From the first line of the data below, copy each line up to the one containing "self.count = 0", and include that line too.

- - - -

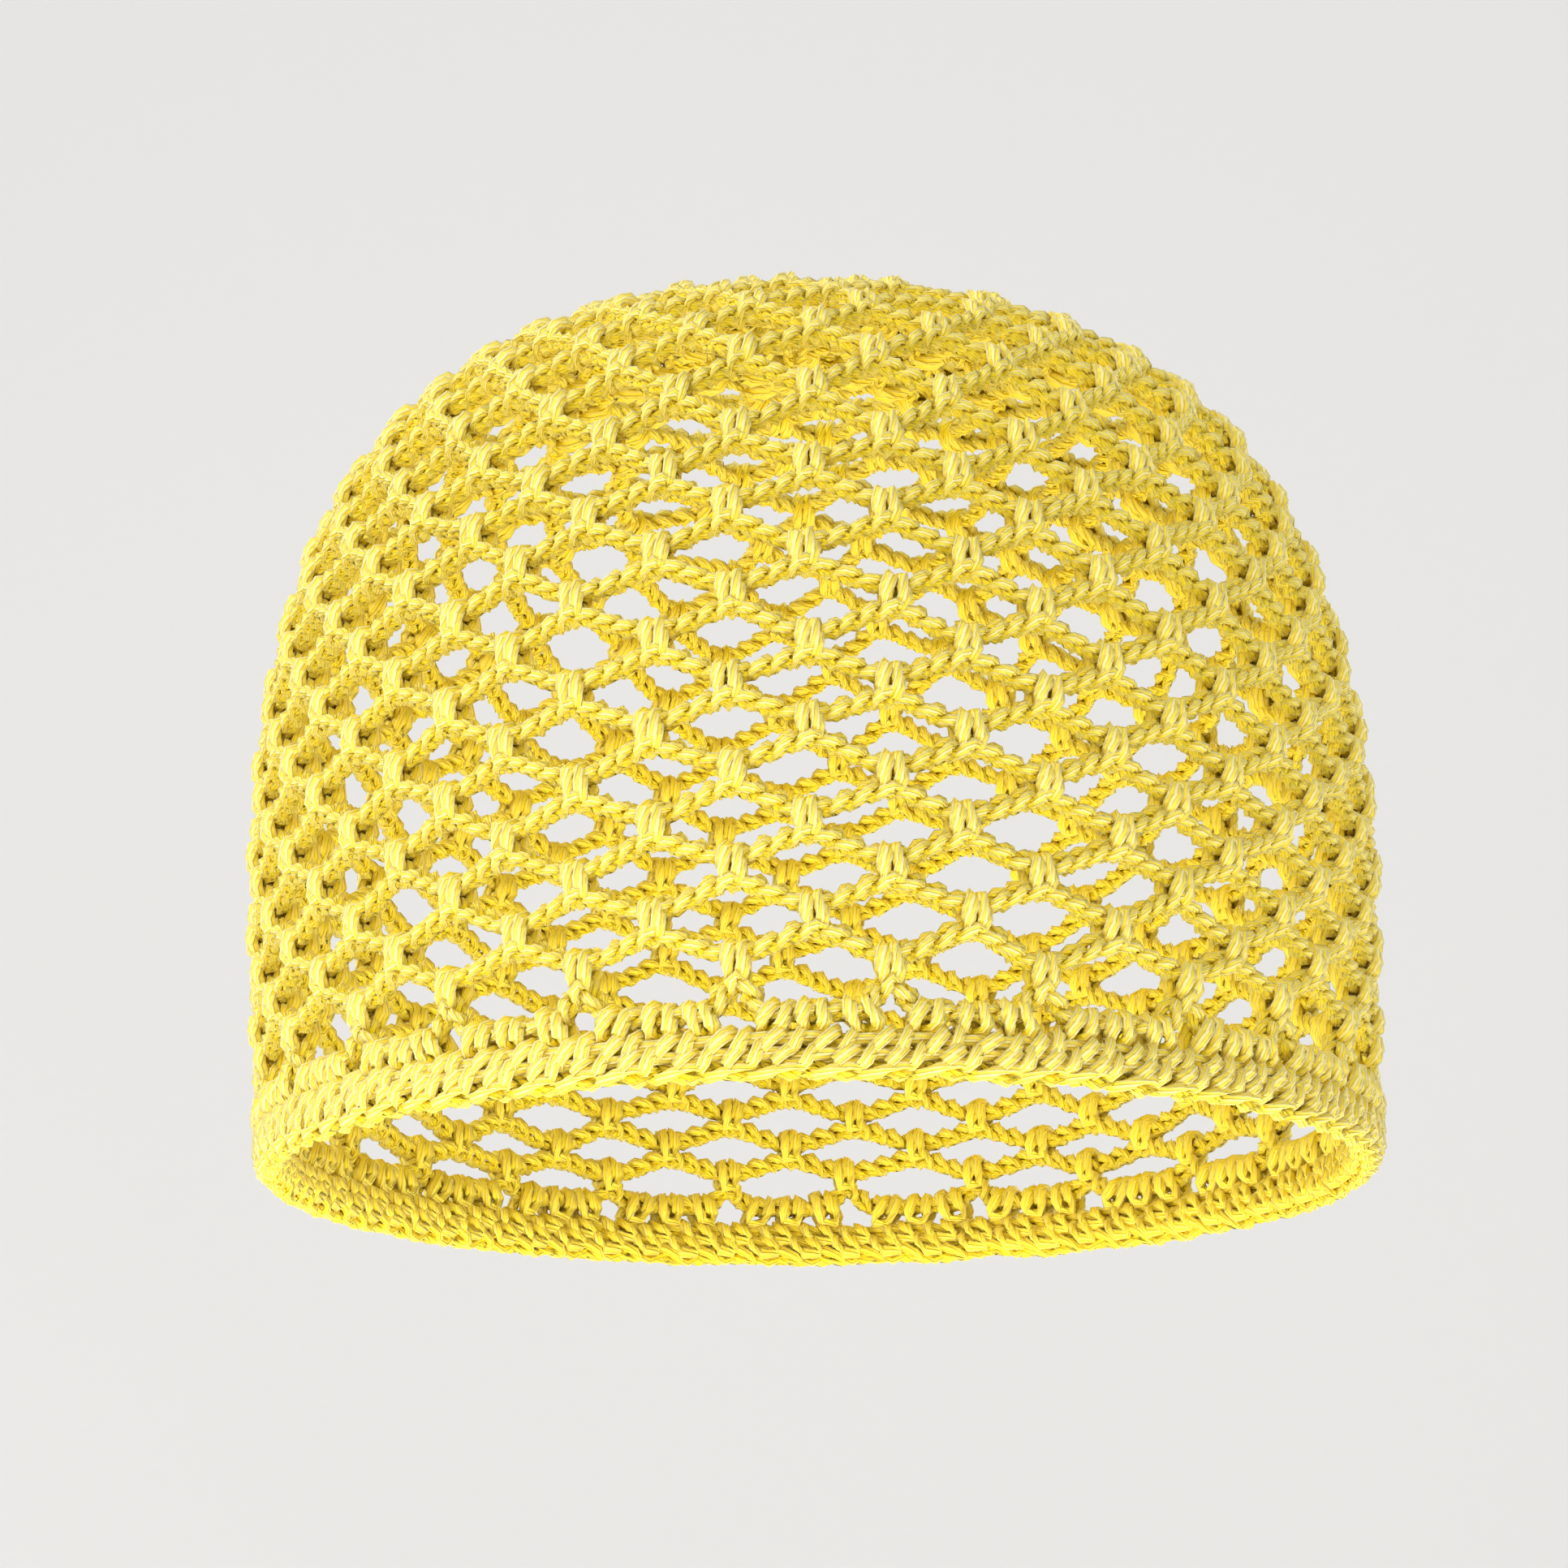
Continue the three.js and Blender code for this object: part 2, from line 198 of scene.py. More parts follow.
class Yarn:
    """The mesh of a piece under construction: closed tubes joined as arrays. A UV map runs round
    the yarn and along it in millimetres, and an attribute says how open each point lies, from 0
    at the heart of its stitch to 1 at its outside; it sets where the yarn's colour is painted
    shade and where painted highlight."""

    def __init__(self):
        self.points = []
        self.faces = []
        self.uvs = []
        self.open = []
        self.count = 0

    def add(self, centres, first, second, thickness, heart, axis, outward, reach):
        """Adds tubes along closed paths of shape (paths, steps, 3). Each ring is the centre plus
        the two directions turned through the section's angles, its radius swelling at each ply.
        How open a point lies is its distance from the stitch's axis through its heart, measured
        between the two distances of reach, less towards the head by a cosine about that axis. The
        colour is painted shade where a point lies shut in or faces the head, and a painted
        highlight where it lies open."""
        turn = np.arange(SIDES) / SIDES * 2 * math.pi
        lobe = 1 - PLY_DEPTH / 2 + PLY_DEPTH / 2 * np.cos(PLIES * turn)
        radius = YARN_RADIUS * thickness[..., None] * lobe
        rings = centres[..., None, :] + (radius * np.cos(turn))[..., None] * first[..., None, :]
        rings = rings + (radius * np.sin(turn))[..., None] * second[..., None, :]
        paths, steps = rings.shape[:2]
        index = np.arange(paths * steps * SIDES).reshape(paths, steps, SIDES) + self.count
        onward = np.roll(index, -1, axis=1)
        corners = [index, np.roll(index, -1, 2), np.roll(onward, -1, 2), onward]
        self.faces.append(np.stack(corners, -1).reshape(-1, 4))
        length = np.linalg.norm(np.roll(centres, -1, axis=1) - centres, axis=-1)
        run = np.cumsum(length, axis=1) - length
        u = np.broadcast_to(np.arange(SIDES) / SIDES, index.shape)
        v = np.broadcast_to(run[..., None], index.shape)
        v_next = v + length[..., None]
        u_next = u + 1 / SIDES
        uv = [np.stack(pair, -1) for pair in ((u, v), (u_next, v), (u_next, v_next), (u, v_next))]
        self.uvs.append(np.stack(uv, -2).reshape(-1, 2))
        away = rings - heart[..., None, :]
        away = away - (away * axis[..., None, :]).sum(-1, keepdims=True) * axis[..., None, :]
        distance = np.linalg.norm(away, axis=-1)
        openness = np.clip((distance - reach[0]) / (reach[1] - reach[0]), 0, 1)
        cosine = (away * outward[..., None, :]).sum(-1) / (distance + NEXT_TO_NOTHING)
        facing = 0.5 + 0.5 * cosine
        openness *= INNER_OPENNESS + (1 - INNER_OPENNESS) * facing
        self.open.append(openness.ravel())
        self.points.append(rings.reshape(-1, 3))
        self.count += rings.size // 3

    def make(self, name, node_name, material):
        """Puts the arrays into a mesh, smooth-shaded, that stands for a CAD node."""
        points = np.concatenate(self.points) * MM
        faces = np.concatenate(self.faces)
        mesh = bpy.data.meshes.new(name)
        mesh.vertices.add(len(points))
        mesh.vertices.foreach_set("co", points.astype(np.float32).ravel())
        mesh.loops.add(faces.size)
        mesh.loops.foreach_set("vertex_index", faces.astype(np.int32).ravel())
        mesh.polygons.add(len(faces))
        mesh.polygons.foreach_set("loop_start", np.arange(0, faces.size, 4, dtype=np.int32))
        mesh.polygons.foreach_set("use_smooth", np.ones(len(faces), dtype=bool))
        layer = mesh.uv_layers.new(name="along_yarn")
        layer.data.foreach_set("uv", np.concatenate(self.uvs).astype(np.float32).ravel())
        openness = mesh.attributes.new("openness", "FLOAT", "POINT")
        openness.data.foreach_set("value", np.concatenate(self.open).astype(np.float32))
        mesh.materials.append(material)
        mesh.update(calc_edges=True)
        mesh.validate()
        piece = bpy.data.objects.new(name, mesh)
        bpy.context.collection.objects.link(piece)
        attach(piece, "root")
        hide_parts(node_name)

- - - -

→ EXPECTED OUTPUT:
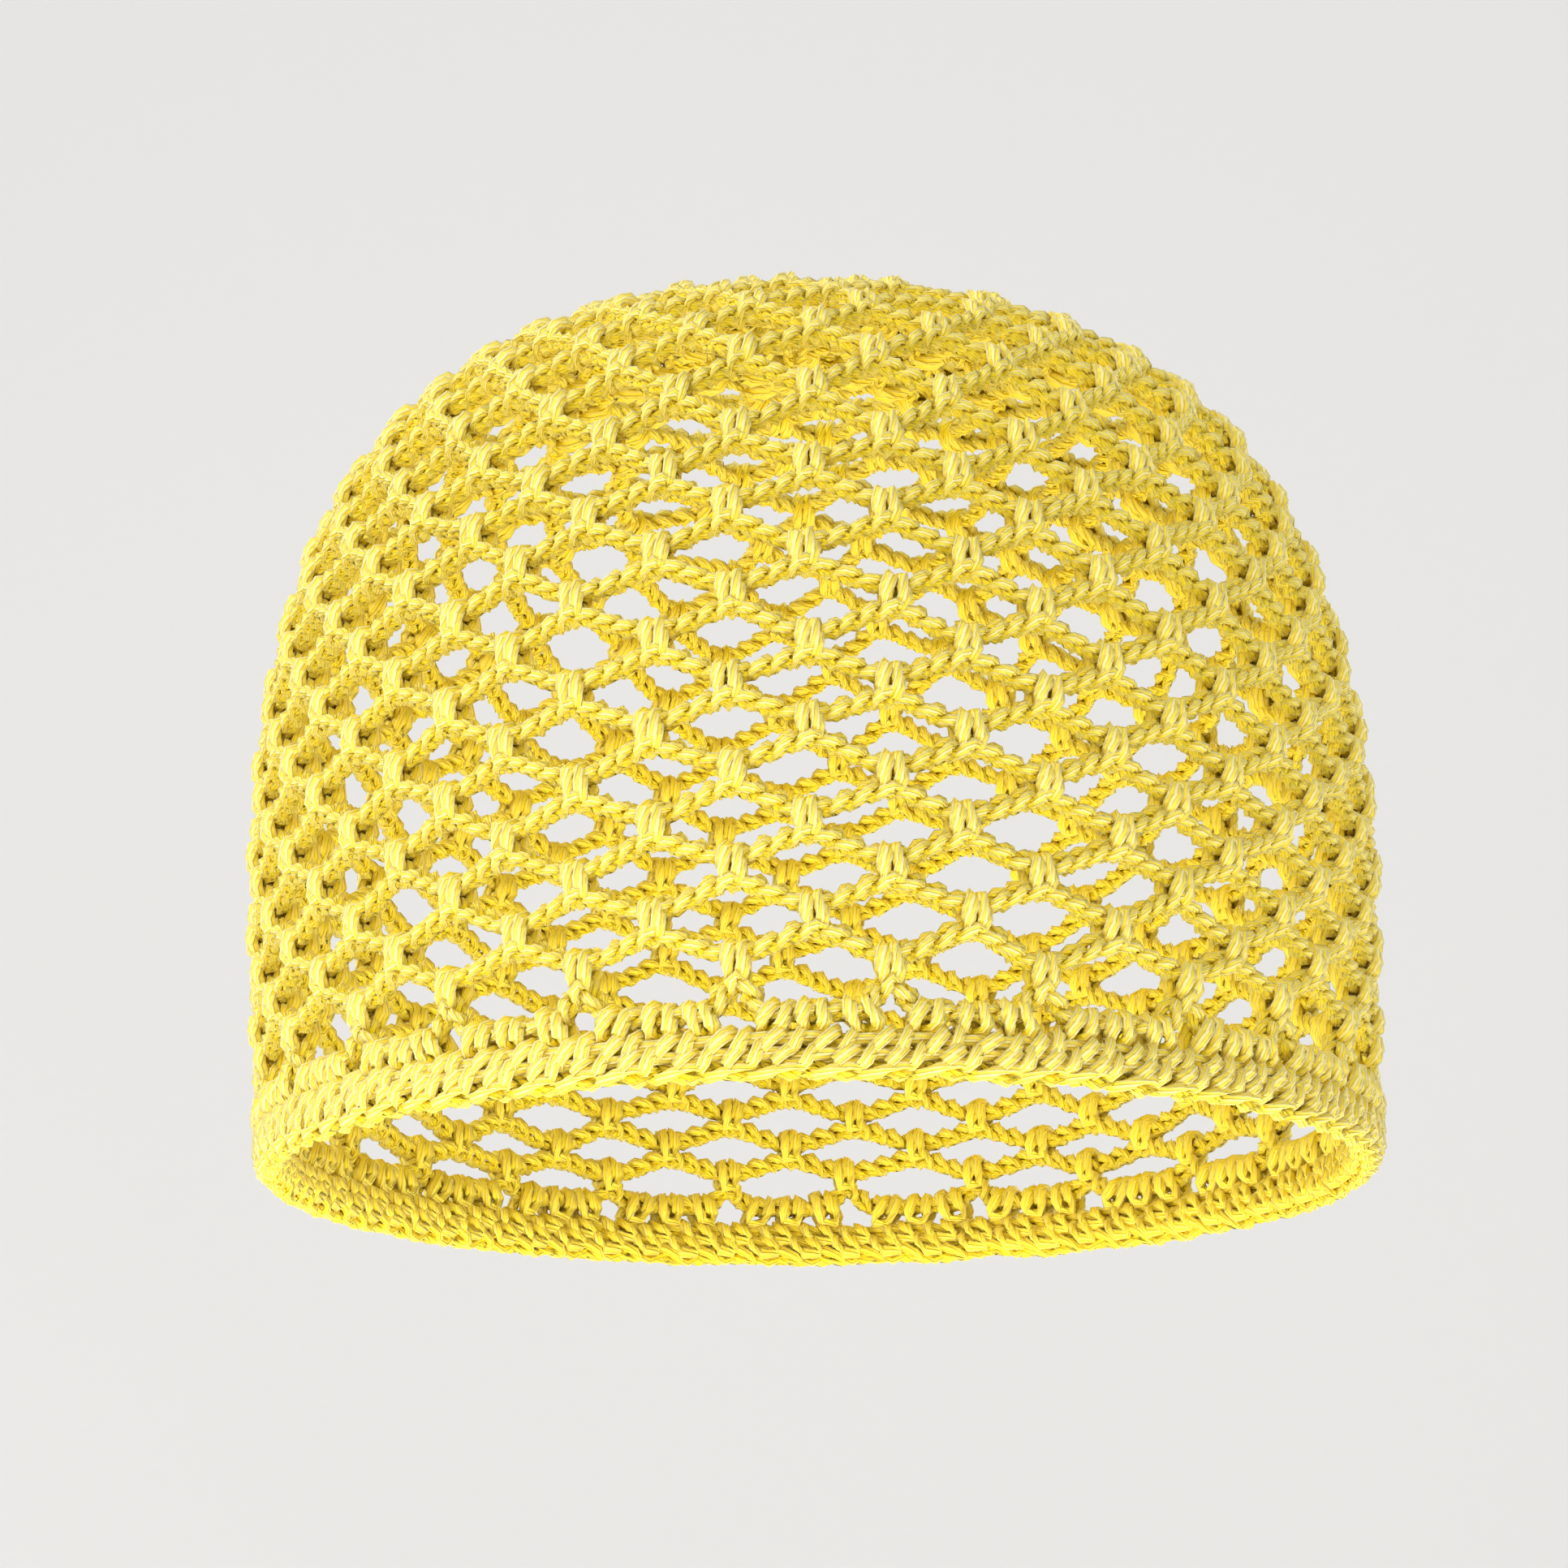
Continue the three.js and Blender code for this object: part 2, from line 198 of scene.py. More parts follow.
class Yarn:
    """The mesh of a piece under construction: closed tubes joined as arrays. A UV map runs round
    the yarn and along it in millimetres, and an attribute says how open each point lies, from 0
    at the heart of its stitch to 1 at its outside; it sets where the yarn's colour is painted
    shade and where painted highlight."""

    def __init__(self):
        self.points = []
        self.faces = []
        self.uvs = []
        self.open = []
        self.count = 0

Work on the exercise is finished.